Commercial pace of the world is ever increasing. Marketing is one important ingredient that fuels this pace. Focus on reaping profits and more profits and some more is the usual norm. There is no denying that commercial marketing is necessary but somewhere it is also leading to wanton greed, recklessness and lack of responsibility towards environment. Commercial pursuits of organisations increasingly show their distancing from ‘social change for social good.’ Therefore, the need for marketing of social good, also called Social Marketing, which strives to promote positive human behaviours and progressive social welfare, through a well-planned strategy involving tactical and targeted research, design and outreach and last but not the least, an active feedback system.
Commercial marketing as we all know, thrives on competitive race for market share, brand building and profit maximisation. More importantly, it promotes consumption which many times goes unchecked. Commercial advertising plays its subtle tricks to cast a spell on the mind and reasoning ability of consumers. Social media bewitches and builds perceptions effortlessly and rewards any and all who know the art of killing your boredom with something worthwhile or who just kill our valuable time with just an information overload. In this scenario of a very influential commercial marketing atmosphere, people either callously spend, hoard or waste while being subconsciously ‘obeying’ the influencer (can be a product or idea or campaign trending that a consumer follows). Rampant consumption doesn’t make us responsible citizens and we tend to lose focus on society and its problems and our responsibility.

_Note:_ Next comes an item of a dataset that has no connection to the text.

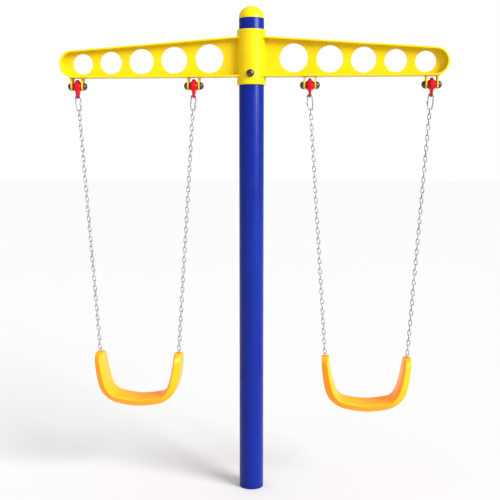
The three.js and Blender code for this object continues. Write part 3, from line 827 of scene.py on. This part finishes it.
def link_nut_mesh():
    """A long hexagon nut about Z: the hexagon's radius, cut down by a cone near both ends."""
    angle = ring(72)
    flat = LINK_NUT_RADIUS * np.cos(pi / 6)
    hexagon = flat / np.cos((angle + pi / 6) % (pi / 3) - pi / 6)
    half = LINK_NUT_LENGTH / 2
    upper = half - np.array(LINK_NUT_CHAMFER + [0])
    height = np.concatenate([-upper[::-1], upper])
    inset, slope = LINK_NUT_CONE
    cone = flat - inset + slope * (half - np.abs(height))
    radius = np.minimum(hexagon[None, :], cone[:, None])
    radius[[0, -1]] = LINK_WIRE + LINK_NUT_CLEARANCE
    heights = np.broadcast_to(height[:, None], radius.shape)
    points = np.stack([radius * np.cos(angle), radius * np.sin(angle), heights], axis=-1)
    return mesh_of("link nut", [grid_shell(points, closed_rows=True)], crease=25)


# Chains -----------------------------------------------------------------------------------------

def chain_mesh(length, seed):
    """Links hung one in the next down -Z. Each is a stadium of wire, turned a quarter turn from
    the last about the chain and by a little more at random."""
    half_width = (CHAIN_WIDTH - CHAIN_WIRE) / 2
    half_straight = (CHAIN_LINK_LENGTH - CHAIN_WIDTH) / 2
    angle = np.linspace(0, pi, 6)
    arch = np.stack([half_width * np.cos(angle), half_straight + half_width * np.sin(angle)], axis=-1)
    stadium = np.vstack([arch, -arch])
    flat = np.stack([0 * stadium[:, 0], stadium[:, 0], stadium[:, 1]], axis=-1)
    link, faces = tube(flat, CHAIN_WIRE / 2, (1, 0, 0), 6, closed=True)
    first = -(LINK_REACH - LINK_WIRE) + CHAIN_WIRE + CHAIN_PLAY - CHAIN_LINK_LENGTH / 2
    last = -length - CHAIN_END_DROP - CHAIN_WIRE + CHAIN_LINK_LENGTH / 2
    number = np.arange(CHAIN_LINKS)
    middle = np.linspace(first, last, CHAIN_LINKS)
    loose = np.random.default_rng(seed).uniform(-CHAIN_TWIST, CHAIN_TWIST, CHAIN_LINKS)
    loose[[0, -1]] = 0
    twist = number * pi / 2 + np.radians(loose)
    x, y, z = link.T
    points = np.stack([np.outer(np.cos(twist), x) - np.outer(np.sin(twist), y),
                       np.outer(np.sin(twist), x) + np.outer(np.cos(twist), y),
                       middle[:, None] + z], axis=-1)
    all_faces = np.array(faces)[None] + (number * len(link))[:, None, None]
    return mesh_of("chain", [(points.reshape(-1, 3), all_faces.reshape(-1, 4).tolist())], crease=80)


# Seats ------------------------------------------------------------------------------------------

def spline(points, t):
    """Uniform Catmull-Rom spline through points, at shares t of the way."""
    station = t * (len(points) - 1)
    start = np.minimum(station.astype(int), len(points) - 2)
    w = (station - start)[..., None]
    a, b, c, d = (points[np.clip(start + step, 0, len(points) - 1)] for step in (-1, 0, 1, 2))
    leave, arrive = (c - a) / 2, (d - b) / 2
    return ((2 * b - 2 * c + leave + arrive) * w ** 3 + (3 * c - 3 * b - 2 * leave - arrive) * w ** 2
            + leave * w + b)


def both_halves(half):
    """A half outline as a whole one, from the left end to the right."""
    half = np.array(half, float)
    return np.vstack([half[:-1] * [-1, 1], half[::-1]])


def seat_section():
    """The rounded section as [distance from the middle, share], with extra points across the
    inner face for its hollow."""
    outline = np.array(SEAT_SECTION, float) * [1, SEAT_WALL]
    rounded = soften(outline, SEAT_ROUNDING, 6)
    rounded = np.vstack([rounded, rounded[:1]])
    steps = np.linalg.norm(np.diff(rounded, axis=0), axis=1)
    travel = np.concatenate([[0], np.cumsum(steps)])
    fine = np.unique(np.concatenate([travel[:-1], np.arange(0, travel[-1], 6)]))
    section = np.stack([np.interp(fine, travel, rounded[:, axis]) for axis in (0, 1)], axis=-1)
    return section / [1, SEAT_WALL]


def ridge_moved(share, reach):
    """Shares bent, by a power of the share, so that the ridge lies nearer the inner face in the
    pan than in the uprights."""
    low, high = SEAT_CORNER
    rise = smooth_step((np.abs(reach) - low) / (high - low))
    ridge = SEAT_RIDGE_UNDER_PAN + (SEAT_RIDGE_UPRIGHT - SEAT_RIDGE_UNDER_PAN) * rise
    return share[None, :] ** (np.log(ridge) / np.log(SEAT_RIDGE))


def seat_mesh():
    """A U-shaped strip: at share v of its way a section lies between the inner and the outer
    spline. Over the first and last span its depth follows a quarter ellipse, which rounds the
    ends; the slots for the chains are cut into them."""
    inside, outside = both_halves(SEAT_INSIDE), both_halves(SEAT_OUTSIDE)
    spans = len(inside) - 1
    quarter = np.linspace(0.04, pi / 2, 22)
    arch = 1 - np.cos(quarter)
    along = np.concatenate([arch, np.linspace(1, spans - 1, 110)[1:-1], (spans - arch)[::-1]])
    depth = np.concatenate([np.sin(quarter), np.ones(108), np.sin(quarter)[::-1]])
    section = seat_section()
    across, share = section[:, 0], section[:, 1]
    rim = SEAT_CROWN / 44 * np.abs(2 * share - 1)[None, :] ** 6 * (1 - depth[:, None]) ** 0.5
    station = along[:, None] + np.where(along[:, None] < spans / 2, rim, -rim)
    inner, outer = spline(inside, station / spans), spline(outside, station / spans)
    fade_along, fade_across = SEAT_RECESS_BLEND
    pan_along = smooth_step((SEAT_RECESS_REACH - np.abs(inner[..., 0])) / fade_along)
    pan_across = smooth_step((SEAT_RECESS_HALF - np.abs(across)) / fade_across)
    hollow = np.where(share < 0.05, SEAT_RECESS / SEAT_WALL, 0) * pan_along * pan_across
    place = inner + (outer - inner) * (ridge_moved(share, inner[..., 0]) + hollow)[..., None]
    points = np.stack([place[..., 0], across * depth[:, None], place[..., 1]], axis=-1)
    body = mesh_of("seat", [grid_shell(points)], crease=50)
    slot_x, slot_y = SEAT_SLOT_HALF
    outline = soften([[-slot_x, -slot_y], [slot_x, -slot_y], [slot_x, slot_y], [-slot_x, slot_y]], 3.9, 6)
    cutters = []
    for end in (-1, 1):
        levels = np.array([SEAT_PIN_Z - SEAT_SLOT_DEPTH, SEAT_PIN_Z + 3 * SEAT_SLOT_DEPTH])
        walls = np.stack([np.column_stack([outline, np.full(len(outline), level)]) for level in levels])
        cutter = mesh_of("slot", [grid_shell(walls)])
        cutter.transform(Matrix.Translation((end * SEAT_PIN_REACH * MM, 0, 0)))
        cutters.append(cutter)
    return carved(body, *cutters)


# Both swings ------------------------------------------------------------------------------------

ear, ear_weld, pivot_cap = ear_mesh(), ear_weld_mesh(), bolt_cap_mesh()
hanger, quick_link, link_nut, seat = hanger_mesh(), quick_link_mesh(), link_nut_mesh(), seat_mesh()
# Turns a plate drawn in (x, y) so that (x, y, z) goes to (z, x, y)
FACING_X = Matrix(((0, 0, 1, 0), (1, 0, 0, 0), (0, 1, 0, 0), (0, 0, 0, 1)))


def leaning_frame(start, end):
    """Moves the origin to start and turns -Z towards end, about Y."""
    up = (start - end).normalized()
    sideways = Vector(ALONG_Y).cross(up)
    turned = Matrix((sideways, Vector(ALONG_Y), up)).transposed().to_4x4()
    return Matrix.Translation(start) @ turned


for side, sign in SIDES.items():
    for place in PLACES:
        label = f"{side}_{place}"
        pivot = HINGES[f"{label}_swing"]
        eye = HINGES[f"{label}_chain_fold"]
        outward = sign if place == "outer" else -sign
        pin = Vector((sign * SEAT_CENTRE + outward * SEAT_PIN_REACH, 0, SEAT_PIN_Z))

        for end, direction in (("near", -sign), ("far", sign)):
            ear_middle = pivot + Vector((direction * (EAR_INNER + EAR_THICKNESS / 2), 0, 0))
            cap_foot = pivot + Vector((direction * (EAR_INNER + EAR_THICKNESS), 0, 0))
            put(f"{label}_{end}_lug", ear, yellow_paint, "frame", [f"{label}_{end}_ear"],
                Matrix.Translation(ear_middle) @ FACING_X, flat=True)
            put(f"{label}_{end}_lug_weld", ear_weld, yellow_paint, "frame", (),
                Matrix.Translation(ear_middle))
            put(f"{label}_{end}_bolt_cap", pivot_cap, black_plastic, "frame", [f"{label}_{end}_cap"],
                Matrix.Translation(cap_foot) @ Matrix.Rotation(direction * pi / 2, 4, "Y"))

        put(f"{label}_casting", hanger, red_paint, f"{label}_hanger_body", [f"{label}_hanger"],
            Matrix.Translation(pivot))

        hanging = leaning_frame(eye, pin)
        chain_body = f"{label}_chain_body"
        nut_side = Matrix() if sign < 0 else Matrix.Rotation(pi, 4, "Z")
        put(f"{label}_wire_link", quick_link, zinc, chain_body, [f"{label}_quick_link"],
            hanging @ nut_side)
        put(f"{label}_nut", link_nut, zinc, chain_body, [f"{label}_link_nut"],
            hanging @ nut_side @ Matrix.Translation((LINK_TOP_BEND, 0, -LINK_NUT_DROP)))
        links = chain_mesh((eye - pin).length, seed=2 * sign + PLACES.index(place) + 5)
        put(f"{label}_links", links, zinc, chain_body, [f"{label}_chain"], hanging)

    put(f"{side}_moulded_seat", seat, seat_plastic, f"{side}_seat_body", [f"{side}_seat"],
        Matrix.Translation((sign * SEAT_CENTRE, 0, 0)))

CARRIED_OVER = {"_bush": nylon, "_bolt": zinc, "_pin": zinc}
for node, thing in frame["nodes"].items():
    for ending, finish in CARRIED_OVER.items():
        if node.endswith(ending):
            for material_slot in thing.material_slots:
                material_slot.material = finish.material


# Floor ------------------------------------------------------------------------------------------

floor_mesh = bpy.data.meshes.new("floor")
floor_corners = [(x * FLOOR_REACH, y * FLOOR_REACH, 0) for x, y in ((-1, -1), (1, -1), (1, 1), (-1, 1))]
floor_mesh.from_pydata(floor_corners, [], [(0, 1, 2, 3)])
floor = bpy.data.objects.new("floor", floor_mesh)
floor_finish = bpy.data.materials.new("pale floor")
floor_finish.use_nodes = True
floor_shader = floor_finish.node_tree.nodes["Principled BSDF"]
floor_shader.inputs["Base Color"].default_value = (FLOOR_SHADE, FLOOR_SHADE, FLOOR_SHADE, 1)
floor_shader.inputs["Roughness"].default_value = 0.9
floor_mesh.materials.append(floor_finish)
bpy.context.scene.collection.objects.link(floor)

As opposed to commercial marketing, Social Marketing adopts a framework of building an ecosystem which helps nurture welfare, good will, good health and security. Social marketing takes the basic principles of commercial marketing and rolls out welfare strategies for a targeted approach towards promoting positive behaviours e.g. vaccination of children, breast feeding, better sanitation, safe driving, seatbelt/helmet use, no smoking, bicycling for better health and environment, addressing mental health, saying no to drugs, communal harmony, fighting casteism etc . Participation of communities and partnerships of various stakeholders and philanthropists drive social marketing efforts. Apart from commodity or idea, a good behaviour is also the product the marketing campaign sells. The profit is in the social good. Consumers (and not beneficiaries) adopt positive behaviours with clear understanding, awareness and acceptance that it is for their welfare.
Time and again, governments, NGO’s, corporates and individuals have strived for social good through campaigns and interventions aimed to improve lives of people in a positive manner. To make such welfare programs more effective in terms of reach and building positive social behaviours, social marketing is the scientific and strategic answer. Many developments campaigns of Government of India with huge budget and resource allocations like Swachh Bharat Abhiyan, Beti Bachao Beti Padhao, Ayushman Bharat etc. have huge potential to become robust and successful social marketing campaigns.
A welfare driven marketing approach is a necessary step for success of development programs and community outreach. This marketing of social good will yield long term benefits, improving sustainability of a healthy and progressive ecosystem for human life and business.